▶ The exercise
Give back the whole listing exactly as shown.
_ _ _ _ _ _ _
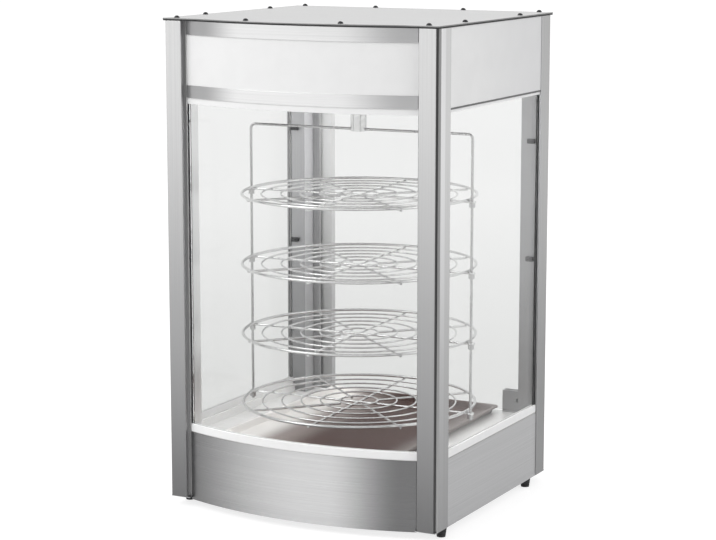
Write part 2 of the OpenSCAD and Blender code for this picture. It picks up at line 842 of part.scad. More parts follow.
module shaft_bush() {
    color("goldenrod") translate([0, axis_y, 0]) difference() {
        union() {
            translate([0, 0, ceiling_z - bush_flange_t])
                cylinder(d = bush_flange_d, h = bush_flange_t);
            translate([0, 0, ceiling_z - 1]) cylinder(d = bush_d, h = drive_z - ceiling_z + 1);
        }
        translate([0, 0, ceiling_z - 10]) cylinder(d = shaft_d + 2 * run_play, h = 40);
    }
}

module drive_shaft() {
    color("lightgray") on_axis() translate([0, 0, shaft_z0])
        cylinder(d = shaft_d, h = drive_z + shaft_in - shaft_z0);
}

module hub() {
    hub_z0 = bar_z - frame_wire_d / 2 - run_play - hub_lip;
    neck_z1 = ceiling_z - bush_flange_t - hub_play;
    color("silver") on_axis() difference() {
        union() {
            translate([0, 0, hub_z0]) cylinder(d = hub_d, h = hub_z1 - hub_z0);
            translate([0, 0, hub_z1 - 1]) cylinder(d = neck_d, h = neck_z1 - hub_z1 + 1);
        }
        translate([0, 0, shaft_z0]) cylinder(d = shaft_d + 2 * run_play, h = cabinet_h);
        translate([-hub_d, 0, bar_z]) rotate([0, 90, 0])
            cylinder(d = frame_wire_d + 2 * run_play, h = 2 * hub_d);
        translate([0, 0, bar_z + hub_screw_up]) rotate([-90, 0, 0])
            cylinder(d = hub_screw_d + 2 * run_play, h = hub_d);
    }
}

module hub_screw() {
    color("black") on_axis() translate([0, shaft_d / 2, bar_z + hub_screw_up]) rotate([-90, 0, 0])
        cylinder(d = hub_screw_d, h = hub_d / 2 - shaft_d / 2 - 1);
}

module frame_bar() {
    color("silver") on_axis() translate([-frame_half + frame_bend, 0, bar_z]) rotate([0, 90, 0])
        cylinder(d = frame_wire_d, h = 2 * (frame_half - frame_bend));
}

function rack_z(i) = deck_z + rack_low + rack_pitch * i;

// Hanging wires with their upper bends, and a collar under each rack's eye
module frame_wires() {
    end_z = rack_z(0) - cross_drop - wire_end;
    bend_z = bar_z - frame_bend;
    color("silver") on_axis() both_sides() {
        translate([frame_half, 0, end_z]) cylinder(d = frame_wire_d, h = bend_z - end_z);
        translate([frame_half - frame_bend, 0, bend_z]) rotate([90, 0, 0])
            rotate_extrude(angle = 90) translate([frame_bend, 0]) circle(d = frame_wire_d);
        for (i = [0:3]) translate([frame_half, 0, rack_z(i) - eye_drop - collar_h])
            cylinder(d = collar_d, h = collar_h);
    }
}

// A torus about the z axis
module wire_ring(r, wire_d) {
    rotate_extrude() translate([r, 0]) circle(d = wire_d);
}

// A round wire rack: outer ring, inner rings, cross wires and an eye round each hanging wire
module rack(i) {
    ring_step = rack_r / (inner_rings + 1);
    ring_up = cross_wire_d / 2 + ring_wire_d / 2 - weld;
    cross_half = frame_half - eye_r;
    color("silver") on_axis() translate([0, 0, rack_z(i)]) {
        wire_ring(rack_r, rim_wire_d);
        translate([0, 0, -cross_drop]) {
            for (k = [1:inner_rings]) translate([0, 0, ring_up])
                wire_ring(ring_step * k, ring_wire_d);
            translate([-cross_half, 0, 0]) rotate([0, 90, 0])
                cylinder(d = cross_wire_d, h = 2 * cross_half);
            translate([0, -rack_r, 0]) rotate([-90, 0, 0])
                cylinder(d = cross_wire_d, h = 2 * rack_r);
            for (a = [45:90:315]) rotate([0, 0, a]) translate([ring_step, 0, 0])
                rotate([0, 90, 0]) cylinder(d = cross_wire_d, h = rack_r - ring_step);
            both_sides() translate([frame_half, 0, 0]) wire_ring(eye_r, cross_wire_d);
        }
    }
}

module door_glass() {
    color("lightcyan", 0.3) difference() {
        translate([door_glass_x0, door_y - glass_t / 2, door_glass_z0])
            cube([door_glass_x1 - door_glass_x0, glass_t, door_glass_z1 - door_glass_z0]);
        at_clamp_screws() {
            rotate([90, 0, 0]) cylinder(d = clamp_screw_d + 4, h = 2 * clamp_t, center = true);
            translate([0, -glass_t, -clamp_screw_d / 2 - 2]) cube([clamp_w, 2 * glass_t, clamp_screw_d + 4]);
        }
        door_ends() translate([clamp_x0 - fit, door_y - glass_t, clamp_z0 - 5])
            cube([clamp_w + 5, 2 * glass_t, 5 + clamp_foot + fit]);
    }
}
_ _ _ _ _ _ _
▶ Full solution
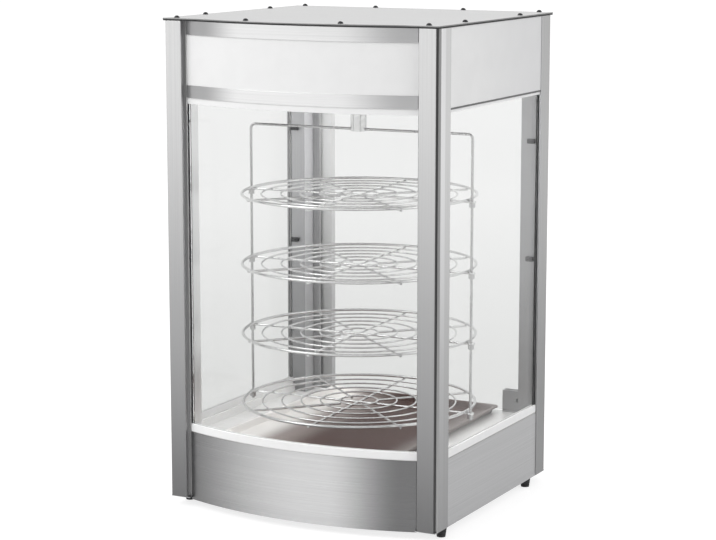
Write part 2 of the OpenSCAD and Blender code for this picture. It picks up at line 842 of part.scad. More parts follow.
module shaft_bush() {
    color("goldenrod") translate([0, axis_y, 0]) difference() {
        union() {
            translate([0, 0, ceiling_z - bush_flange_t])
                cylinder(d = bush_flange_d, h = bush_flange_t);
            translate([0, 0, ceiling_z - 1]) cylinder(d = bush_d, h = drive_z - ceiling_z + 1);
        }
        translate([0, 0, ceiling_z - 10]) cylinder(d = shaft_d + 2 * run_play, h = 40);
    }
}

module drive_shaft() {
    color("lightgray") on_axis() translate([0, 0, shaft_z0])
        cylinder(d = shaft_d, h = drive_z + shaft_in - shaft_z0);
}

module hub() {
    hub_z0 = bar_z - frame_wire_d / 2 - run_play - hub_lip;
    neck_z1 = ceiling_z - bush_flange_t - hub_play;
    color("silver") on_axis() difference() {
        union() {
            translate([0, 0, hub_z0]) cylinder(d = hub_d, h = hub_z1 - hub_z0);
            translate([0, 0, hub_z1 - 1]) cylinder(d = neck_d, h = neck_z1 - hub_z1 + 1);
        }
        translate([0, 0, shaft_z0]) cylinder(d = shaft_d + 2 * run_play, h = cabinet_h);
        translate([-hub_d, 0, bar_z]) rotate([0, 90, 0])
            cylinder(d = frame_wire_d + 2 * run_play, h = 2 * hub_d);
        translate([0, 0, bar_z + hub_screw_up]) rotate([-90, 0, 0])
            cylinder(d = hub_screw_d + 2 * run_play, h = hub_d);
    }
}

module hub_screw() {
    color("black") on_axis() translate([0, shaft_d / 2, bar_z + hub_screw_up]) rotate([-90, 0, 0])
        cylinder(d = hub_screw_d, h = hub_d / 2 - shaft_d / 2 - 1);
}

module frame_bar() {
    color("silver") on_axis() translate([-frame_half + frame_bend, 0, bar_z]) rotate([0, 90, 0])
        cylinder(d = frame_wire_d, h = 2 * (frame_half - frame_bend));
}

function rack_z(i) = deck_z + rack_low + rack_pitch * i;

// Hanging wires with their upper bends, and a collar under each rack's eye
module frame_wires() {
    end_z = rack_z(0) - cross_drop - wire_end;
    bend_z = bar_z - frame_bend;
    color("silver") on_axis() both_sides() {
        translate([frame_half, 0, end_z]) cylinder(d = frame_wire_d, h = bend_z - end_z);
        translate([frame_half - frame_bend, 0, bend_z]) rotate([90, 0, 0])
            rotate_extrude(angle = 90) translate([frame_bend, 0]) circle(d = frame_wire_d);
        for (i = [0:3]) translate([frame_half, 0, rack_z(i) - eye_drop - collar_h])
            cylinder(d = collar_d, h = collar_h);
    }
}

// A torus about the z axis
module wire_ring(r, wire_d) {
    rotate_extrude() translate([r, 0]) circle(d = wire_d);
}

// A round wire rack: outer ring, inner rings, cross wires and an eye round each hanging wire
module rack(i) {
    ring_step = rack_r / (inner_rings + 1);
    ring_up = cross_wire_d / 2 + ring_wire_d / 2 - weld;
    cross_half = frame_half - eye_r;
    color("silver") on_axis() translate([0, 0, rack_z(i)]) {
        wire_ring(rack_r, rim_wire_d);
        translate([0, 0, -cross_drop]) {
            for (k = [1:inner_rings]) translate([0, 0, ring_up])
                wire_ring(ring_step * k, ring_wire_d);
            translate([-cross_half, 0, 0]) rotate([0, 90, 0])
                cylinder(d = cross_wire_d, h = 2 * cross_half);
            translate([0, -rack_r, 0]) rotate([-90, 0, 0])
                cylinder(d = cross_wire_d, h = 2 * rack_r);
            for (a = [45:90:315]) rotate([0, 0, a]) translate([ring_step, 0, 0])
                rotate([0, 90, 0]) cylinder(d = cross_wire_d, h = rack_r - ring_step);
            both_sides() translate([frame_half, 0, 0]) wire_ring(eye_r, cross_wire_d);
        }
    }
}

module door_glass() {
    color("lightcyan", 0.3) difference() {
        translate([door_glass_x0, door_y - glass_t / 2, door_glass_z0])
            cube([door_glass_x1 - door_glass_x0, glass_t, door_glass_z1 - door_glass_z0]);
        at_clamp_screws() {
            rotate([90, 0, 0]) cylinder(d = clamp_screw_d + 4, h = 2 * clamp_t, center = true);
            translate([0, -glass_t, -clamp_screw_d / 2 - 2]) cube([clamp_w, 2 * glass_t, clamp_screw_d + 4]);
        }
        door_ends() translate([clamp_x0 - fit, door_y - glass_t, clamp_z0 - 5])
            cube([clamp_w + 5, 2 * glass_t, 5 + clamp_foot + fit]);
    }
}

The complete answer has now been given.